→ **Exercise objective**:
In the entries below, which lines run from the one containing "const box = packGeometry.boundingBox;" to the one containing "obj.matrix_world = world"? Copy exactly those lines, ends included, and no others.

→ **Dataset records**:
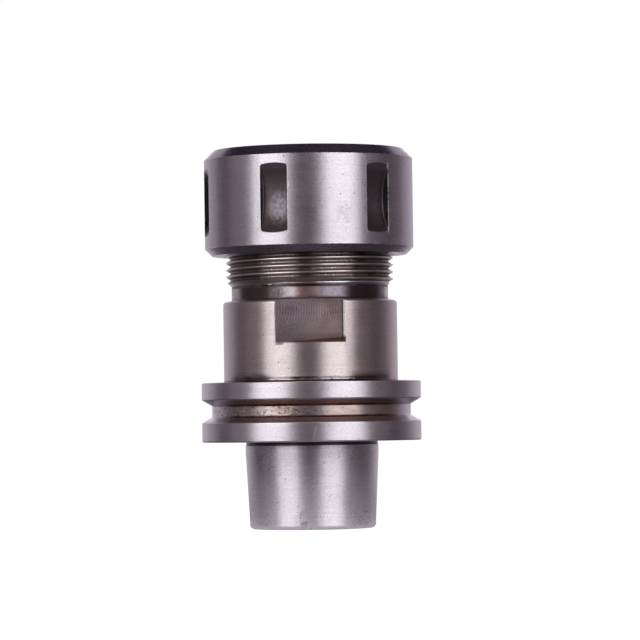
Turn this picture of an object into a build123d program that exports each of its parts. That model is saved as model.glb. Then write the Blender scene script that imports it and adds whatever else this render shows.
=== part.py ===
from build123d import *
import os
from math import ceil, cos, pi, radians, sin, sqrt, tan

# A collet chuck: a hollow taper shank with a gripper flange, a threaded nose with a tapered seat,
# a slit collet and a clamping nut that turns on a ring of balls.
# Millimetres. Z runs up the axis of the chuck and Z = 0 is the small end of the shank.
# The front of the chuck, with one spanner flat towards it, faces -Y.

# Hollow taper shank
SHANK_LENGTH = 25.0
GAUGE_DIAMETER = 38.009
GAUGE_TO_FLANGE = 5.0
SHANK_TAPER = 9.98
SHANK_END_ROUND = 1.2
LAND_LENGTH = 1.9
RELIEF_WIDTH = 1.1
RELIEF_DEPTH = 0.2
FACE_RELIEF_WIDTH = 0.8
FACE_RELIEF_DEPTH = 0.2
SHANK_WALL = 5.0
MOUTH_LENGTH = 7.5
MOUTH_CHAMFER = 0.8
CLAMP_SHOULDER_DEPTH = 1.5
CHAMBER_PAST_FLANGE = 8.0
CLAMP_SHOULDER_ANGLE = 30.0

# Flange with its gripper groove
FLANGE_DIAMETER = 63.0
LOWER_LIP = 5.5
UPPER_LIP = 4.9
GROOVE_FLOOR_WIDTH = 3.2
GROOVE_DEPTH = 2.95
GROOVE_ANGLE = 60.0
FLANGE_EDGE_ROUND = 0.4
GROOVE_CORNER_ROUND = 0.5

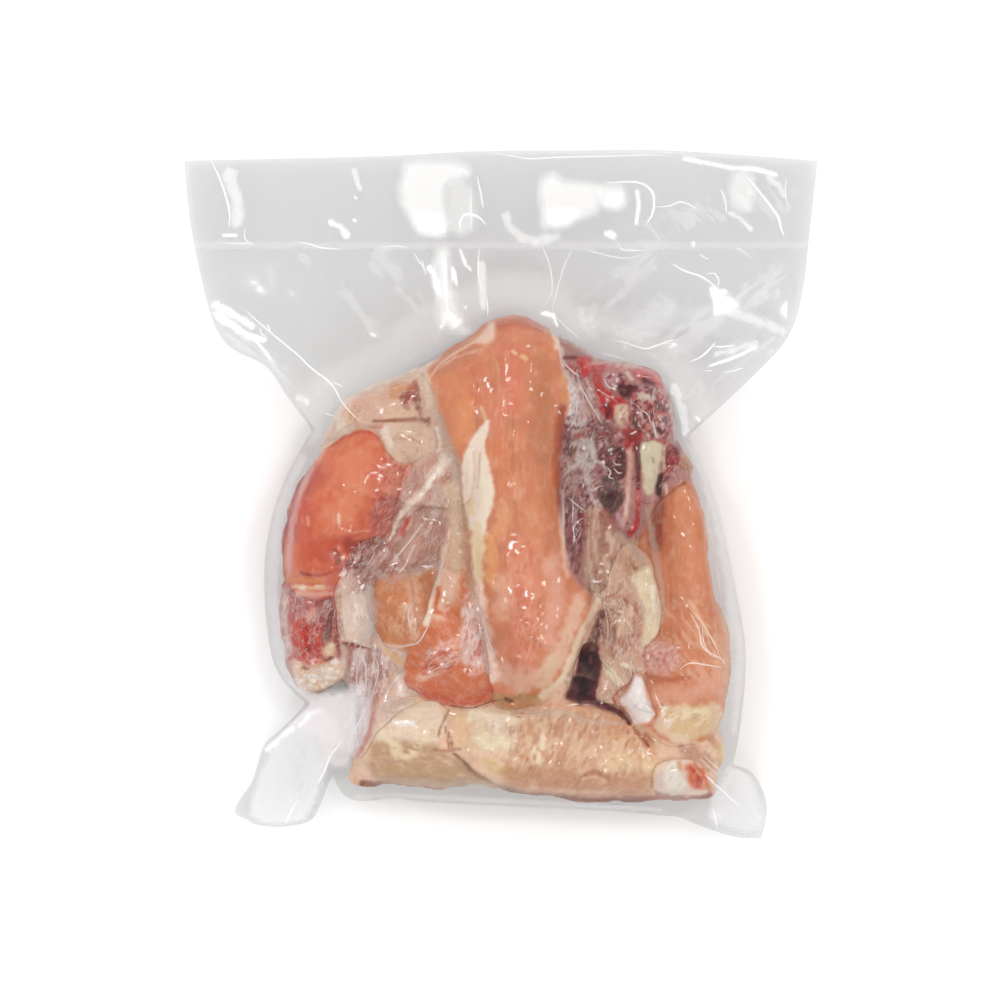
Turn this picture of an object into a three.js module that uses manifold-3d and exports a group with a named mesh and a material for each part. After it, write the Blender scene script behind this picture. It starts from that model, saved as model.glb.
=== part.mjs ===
// Raw chicken breasts on the bone in a clear vacuum bag, lying flat on a table.
// The film is drawn tight over four split breasts, so the pack is one closed body: a lumpy
// middle, a flat mouth with its heat seal, a wing at each side and a corner tail at each side
// of the foot. Millimetres, +Z up, +Y towards the mouth, origin on the table under the middle
// of the pack's box.

import * as THREE from 'three';
import { mergeVertices } from 'three/addons/utils/BufferGeometryUtils.js';
import Module from 'manifold-3d';

// Driving dimensions
const mouthHalfWidth = 125;     // flat width of the bag's mouth is 250
const mouthEdge = 131.5;        // y of the mouth's two corners
const mouthBow = 4;             // how far the middle of the mouth's edge bows out
const filmPair = 0.8;           // thickness of the two film walls pressed together
const marginLevel = 15;         // height of the film where it leaves the meat
const rimLevel = 3.5;           // height of the film at the mouth and at the tips of the tails
const mouthSink = 75;           // distance from the meat over which the mouth sinks to that
const tailSink = 30;            // and the tails
const drapeStart = 0.9;         // share of a piece's half width where the film leaves it
const crownShare = 0.55;        // share of a piece's height that bulges above its widest level
const bridge = 9;               // how softly the film spans from one piece to the next, in height
const bedHeight = 37;           // height to which the pieces are packed against each other
const bedShoulder = 26;         // width over which that bed rises from the margin
const undersideRound = 26;      // width of the round from the flat underside out to the margin
const undersidePower = 2.2;     // how late that round turns up
const grooveDepth = 2.2;        // depth of the grooves between the pieces on the underside
const grooveHalfWidth = 5;
const sealLine = 99;            // y of the heat seal across the mouth
const sealHalfWidth = 3.5;
const sealRelief = 0.5;
const bodyStep = 5;             // spacing of the surface grid over the meat
const flapStep = 7;             // spacing of the surface grid over the mouth
const flapStart = 62;           // y where the mouth's film begins
const outlineSteps = 3;         // straight pieces for each stretch of the outline's curves
const spineSamples = 16;

// The pieces of meat under the film. Each is a rounded bar that follows a spine, given from
// end to end as rows of x, y, height of its crest and half width.
const meat = {
  centreBreast: [[7, 46, 57, 25], [6, 24, 62, 23], [5, -2, 63, 21], [8, -29, 61, 23],
    [17, -50, 58, 21], [17, -63, 54, 17]],
  centreShoulder: [[-15, 41, 50, 13], [-15, 24, 52, 11], [-10, 6, 53, 8]],
  tenderloin: [[-36, -43, 50, 14], [-19, -55, 54, 17], [-12, -65, 52, 16]],
  ribCage: [[34, 41, 47, 13], [46, 28, 50, 21], [44, 5, 50, 21], [38, -18, 52, 17],
    [38, -37, 50, 15]],
  leftBreast: [[-44, 16, 44, 15], [-57, -2, 49, 24], [-67, -23, 45, 17]],
  skinPatch: [[-58, 32, 34, 12], [-41, 34, 38, 13], [-27, 38, 42, 11]],
  membrane: [[-23, 5, 47, 12], [-29, -14, 45, 16], [-39, -33, 45, 14]],
  leftTrim: [[-71, -41, 30, 12], [-73, -57, 27, 10], [-71, -71, 23, 9]],
  fatLump: [[-55, -41, 36, 10], [-58, -56, 32, 10]],
  rightBreast: [[65, 12, 42, 13], [71, -14, 47, 17], [73, -40, 48, 17], [71, -67, 46, 18],
    [70, -87, 42, 16]],
  innerFat: [[52, -37, 42, 13], [45, -56, 41, 13], [36, -68, 40, 12]],
  cartilage: [[51, -75, 44, 8], [55, -85, 43, 9]],
  footBreast: [[-39, -96, 40, 18], [-23, -96, 44, 19], [7, -99, 44, 18], [38, -102, 41, 16],
    [69, -106, 38, 13]],
  footFat: [[72, -94, 40, 12], [77, -104, 36, 11]],
};

// The line round the meat seen from above, where the upper and lower film meet
const meatEdge = [[-0.5, 69.5], [17, 68], [39, 55.5], [60.5, 42.5], [69.5, 29.5], [80.5, 3],
  [88.5, -37.5], [91.5, -61.5], [88, -93], [84, -119], [23, -120.5], [-16, -119], [-51.5, -116],
  [-58.5, -96.5], [-71, -81], [-84, -67.5], [-86.5, -28.5], [-80.5, 2.5], [-68, 25.5],
  [-61, 41.5], [-28, 55.5]];

// Where two pieces meet on the underside: start x, y and end x, y
const grooves = [[-42, 40, -30, -70], [45, 36, 28, -72], [-60, -84, 84, -86]];

// Soft folds that stand up in the flat film: start x, y, end x, y, height and half width
const folds = [
  [-21, 104, -10, 68, 2.6, 7],
  [-97, 64, -61, 27, 2.4, 7],
  [22, 63, 62, 58, 2.0, 7],
  [74, 47, 104, 59, 2.4, 7],
  [-112, 74, -90, 47, 2.0, 6],
  [59, 96, 84, 82, 1.6, 7],
  [-72, -98, -84, -126, 2.6, 6],
  [82, -104, 95, -130, 2.6, 6],
];

// The bag's outline: stretches of curve that meet at its corners
const outlineStretches = [
  [[-mouthHalfWidth, mouthEdge], [-49, mouthEdge + 1.8], [-9, mouthEdge + 3.7],
    [30, mouthEdge + mouthBow], [68, mouthEdge + mouthBow], [mouthHalfWidth, mouthEdge]],
  [[mouthHalfWidth, mouthEdge], [122, 105], [119, 80], [113, 62], [98, 45.5], [73, 22.5]],
  [[73, 22.5], [83.5, -3], [91, -35], [95.5, -62], [93.5, -90], [90.5, -105.5]],
  [[90.5, -105.5], [98, -109], [103, -117], [104.5, -125], [102.5, -135.5]],
  [[102.5, -135.5], [94.5, -135], [85, -132.5], [69, -126]],
  [[69, -126], [36, -123.5], [-27.5, -120.5], [-41.5, -119], [-56.5, -120], [-63, -116],
    [-66, -108.5]],
  [[-66, -108.5], [-71.5, -123], [-77, -129.5], [-93.5, -131], [-105, -125.5]],
  [[-105, -125.5], [-98, -113], [-93.5, -99.5], [-87.5, -93.5], [-76, -82]],
  [[-76, -82], [-88.5, -67], [-92.5, -35.5], [-89.5, -9], [-82, 10.5], [-73.5, 25]],
  [[-73.5, 25], [-83.5, 38], [-92, 50], [-107.5, 58.5], [-115, 73], [-122, 103],
    [-mouthHalfWidth, mouthEdge]],
];

const smoothStep = (low, high, value) => THREE.MathUtils.smoothstep(value, low, high);

// The higher of two heights, with the corner between them rounded over a height of `blend`
function softMax(a, b, blend) {
  const overlap = Math.max(blend - Math.abs(a - b), 0) / blend;
  return Math.max(a, b) + overlap * overlap * blend / 4;
}

function distanceToSegment(x, y, x0, y0, x1, y1) {
  const dx = x1 - x0;
  const dy = y1 - y0;
  const along = THREE.MathUtils.clamp(((x - x0) * dx + (y - y0) * dy) / (dx * dx + dy * dy), 0, 1);
  return Math.hypot(x - x0 - along * dx, y - y0 - along * dy);
}

// Distance from the meat's edge line, counted positive on the meat's side
const edgeLine = new THREE.CatmullRomCurve3(
  meatEdge.map(([x, y]) => new THREE.Vector3(x, y, 0)), true, 'centripetal').getPoints(120);

function depthInsideMeat(x, y) {
  let nearest = Infinity;
  let inside = false;
  for (let i = 0; i < edgeLine.length - 1; i += 1) {
    const a = edgeLine[i];
    const b = edgeLine[i + 1];
    nearest = Math.min(nearest, distanceToSegment(x, y, a.x, a.y, b.x, b.y));
    const crosses = (a.y > y) !== (b.y > y);
    if (crosses && x < a.x + (b.x - a.x) * (y - a.y) / (b.y - a.y)) inside = !inside;
  }
  return inside ? nearest : -nearest;
}

// Each piece's spine as close-set beads: place, height of the crest and half width
function spineBeads(rows) {
  const line = new THREE.CatmullRomCurve3(rows.map(([x, y, crest]) => new THREE.Vector3(x, y, crest)));
  const widths = new THREE.CatmullRomCurve3(rows.map((row, i) => new THREE.Vector3(i, row[3], 0)));
  return Array.from({ length: spineSamples + 1 }, (_, i) => {
    const place = line.getPoint(i / spineSamples);
    return { x: place.x, y: place.y, crest: place.z, half: widths.getPoint(i / spineSamples).y };
  });
}

const pieces = Object.values(meat).map(spineBeads);

// Height of the film over one bead: its rounded crown, then straight down off its shoulder
function beadHeight({ x: beadX, y: beadY, crest, half }, x, y) {
  const share = Math.hypot(x - beadX, y - beadY) / half;
  const rise = crest * crownShare;
  const onCrown = Math.min(share, drapeStart);
  const crown = Math.sqrt(1 - onCrown * onCrown);
  const slope = rise * onCrown / crown;
  return crest - rise * (1 - crown) - slope * (share - onCrown);
}

// Level of the flat film round the meat: high at the margin, sinking to the mouth and tails
function filmLevel(x, y, outside) {
  const sink = THREE.MathUtils.lerp(tailSink, mouthSink, smoothStep(-90, -20, y));
  let level = THREE.MathUtils.lerp(marginLevel, rimLevel, smoothStep(0, sink, outside));
  const away = smoothStep(2, 12, outside);
  for (const [x0, y0, x1, y1, height, half] of folds) {
    const share = distanceToSegment(x, y, x0, y0, x1, y1) / half;
    level += away * height * Math.exp(-share * share);
  }
  return level;
}

function upperSurface(x, y, level, inside) {
  const seal = sealRelief * smoothStep(sealHalfWidth + 3, sealHalfWidth - 1, Math.abs(y - sealLine));
  const shoulder = 1 - THREE.MathUtils.clamp(inside / bedShoulder, 0, 1);
  const bed = inside > 0 ? (bedHeight - marginLevel) * (1 - shoulder * shoulder) : 0;
  let height = level + filmPair / 2 + seal + bed;
  for (const beads of pieces) {
    const piece = Math.max(...beads.map((bead) => beadHeight(bead, x, y)));
    height = softMax(height, piece, bridge);
  }
  return height;
}

function lowerSurface(x, y, level, inside) {
  const lift = Math.max(1 - inside / undersideRound, 0);
  if (inside <= 0) return level - filmPair / 2;
  let height = (level - filmPair / 2) * lift ** undersidePower;
  for (const [x0, y0, x1, y1] of grooves) {
    const share = distanceToSegment(x, y, x0, y0, x1, y1) / grooveHalfWidth;
    height += grooveDepth * Math.max(1 - share * share, 0);
  }
  return height;
}

function gridLines(from, to, step) {
  const count = Math.round((to - from) / step);
  return Array.from({ length: count + 1 }, (_, i) => from + (to - from) * i / count);
}

// A slab over the pack's whole box, with the upper and lower surfaces on one grid, so the flat
// film keeps its thickness
function surfaceSlab() {
  const overrun = 3;
  const reachX = mouthHalfWidth + overrun;
  const reachY = mouthEdge + mouthBow + overrun;
  const xs = gridLines(-reachX, reachX, bodyStep);
  const ys = [...gridLines(-reachY, flapStart, bodyStep).slice(0, -1),
    ...gridLines(flapStart, reachY, flapStep)];
  const upper = [];
  const lower = [];
  for (const y of ys) {
    for (const x of xs) {
      const inside = depthInsideMeat(x, y);
      const level = filmLevel(x, y, Math.max(-inside, 0));
      upper.push(x, y, upperSurface(x, y, level, inside));
      lower.push(x, y, lowerSurface(x, y, level, inside));
    }
  }
  const columns = xs.length;
  const rows = ys.length;
  const layer = columns * rows;
  const faces = [];
  const quad = (a, b, c, d) => faces.push(a, b, c, a, c, d);
  for (let row = 0; row < rows - 1; row += 1) {
    for (let column = 0; column < columns - 1; column += 1) {
      const a = row * columns + column;
      const [b, c, d] = [a + 1, a + columns + 1, a + columns];
      if ((row + column) % 2 === 0) quad(a, b, c, d);
      else quad(b, c, d, a);
      const [e, f, g, h] = [d, c, b, a].map((corner) => corner + layer);
      if ((row + column) % 2 === 0) quad(h, e, f, g);
      else quad(e, f, g, h);
    }
  }
  const wall = (a, b) => quad(a, a + layer, b + layer, b);
  for (let column = 0; column < columns - 1; column += 1) {
    wall(column, column + 1);
    wall((rows - 1) * columns + column + 1, (rows - 1) * columns + column);
  }
  for (let row = 0; row < rows - 1; row += 1) {
    wall((row + 1) * columns, row * columns);
    wall(row * columns + columns - 1, (row + 1) * columns + columns - 1);
  }
  const geometry = new THREE.BufferGeometry();
  geometry.setAttribute('position', new THREE.Float32BufferAttribute([...upper, ...lower], 3));
  geometry.setIndex(faces);
  return geometry;
}

function outlinePrism() {
  const shape = new THREE.Shape();
  shape.moveTo(...outlineStretches[0][0]);
  for (const [, ...rest] of outlineStretches) {
    shape.splineThru(rest.map(([x, y]) => new THREE.Vector2(x, y)));
  }
  const geometry = new THREE.ExtrudeGeometry(shape, {
    depth: 100, steps: 1, bevelEnabled: false, curveSegments: outlineSteps,
  });
  geometry.translate(0, 0, -10);
  return geometry;
}

const wasm = await Module();
wasm.setup();

function solidFrom(geometry) {
  geometry.deleteAttribute('normal');
  geometry.deleteAttribute('uv');
  const merged = mergeVertices(geometry, 1e-4);
  return new wasm.Manifold(new wasm.Mesh({
    numProp: 3,
    vertProperties: new Float32Array(merged.attributes.position.array),
    triVerts: new Uint32Array(merged.index.array),
  }));
}

function geometryFrom(solid) {
  const mesh = solid.getMesh();
  const geometry = new THREE.BufferGeometry();
  geometry.setAttribute('position', new THREE.Float32BufferAttribute(mesh.vertProperties, 3));
  geometry.setIndex(Array.from(mesh.triVerts));
  geometry.computeVertexNormals();
  geometry.computeBoundingBox();
  return geometry;
}

const packGeometry = geometryFrom(solidFrom(surfaceSlab()).intersect(solidFrom(outlinePrism())));
const pack = new THREE.Mesh(packGeometry, new THREE.MeshStandardMaterial({
  color: 0xd9ae92, roughness: 0.3, metalness: 0,
}));
pack.name = 'sealed_pack';

const box = packGeometry.boundingBox;
pack.position.set(-(box.min.x + box.max.x) / 2, -(box.min.y + box.max.y) / 2, -box.min.z);

const group = new THREE.Group();
group.add(pack);

export default group;
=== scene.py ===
import bpy
import numpy as np
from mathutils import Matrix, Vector
from mathutils.bvhtree import BVHTree


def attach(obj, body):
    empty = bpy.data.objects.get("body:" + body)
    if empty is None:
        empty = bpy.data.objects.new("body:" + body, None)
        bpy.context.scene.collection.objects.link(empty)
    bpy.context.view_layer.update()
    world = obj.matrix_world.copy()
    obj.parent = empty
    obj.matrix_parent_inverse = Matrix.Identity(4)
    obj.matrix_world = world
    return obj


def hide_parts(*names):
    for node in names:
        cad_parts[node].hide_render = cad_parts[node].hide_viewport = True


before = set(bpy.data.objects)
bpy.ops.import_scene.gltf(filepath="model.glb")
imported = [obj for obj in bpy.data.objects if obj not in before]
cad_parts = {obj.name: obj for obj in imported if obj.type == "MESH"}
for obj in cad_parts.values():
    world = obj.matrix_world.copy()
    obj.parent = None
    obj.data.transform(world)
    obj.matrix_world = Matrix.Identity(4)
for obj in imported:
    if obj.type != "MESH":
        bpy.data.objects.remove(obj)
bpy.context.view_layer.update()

# The studio: a plain white table, soft lights round the pack and a camera straight above it.
# The camera stands where the photograph's stood, a little over a metre above the table.
scene = bpy.context.scene
scene.view_settings.view_transform = "Standard"
scene.cycles.transparent_max_bounces = 32
scene.cycles.diffuse_bounces = 3
scene.cycles.glossy_bounces = 2
eye = np.array([-0.4, -2.4, 1100.0])
metre = 0.001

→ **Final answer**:
const box = packGeometry.boundingBox;
pack.position.set(-(box.min.x + box.max.x) / 2, -(box.min.y + box.max.y) / 2, -box.min.z);

const group = new THREE.Group();
group.add(pack);

export default group;
=== scene.py ===
import bpy
import numpy as np
from mathutils import Matrix, Vector
from mathutils.bvhtree import BVHTree


def attach(obj, body):
    empty = bpy.data.objects.get("body:" + body)
    if empty is None:
        empty = bpy.data.objects.new("body:" + body, None)
        bpy.context.scene.collection.objects.link(empty)
    bpy.context.view_layer.update()
    world = obj.matrix_world.copy()
    obj.parent = empty
    obj.matrix_parent_inverse = Matrix.Identity(4)
    obj.matrix_world = world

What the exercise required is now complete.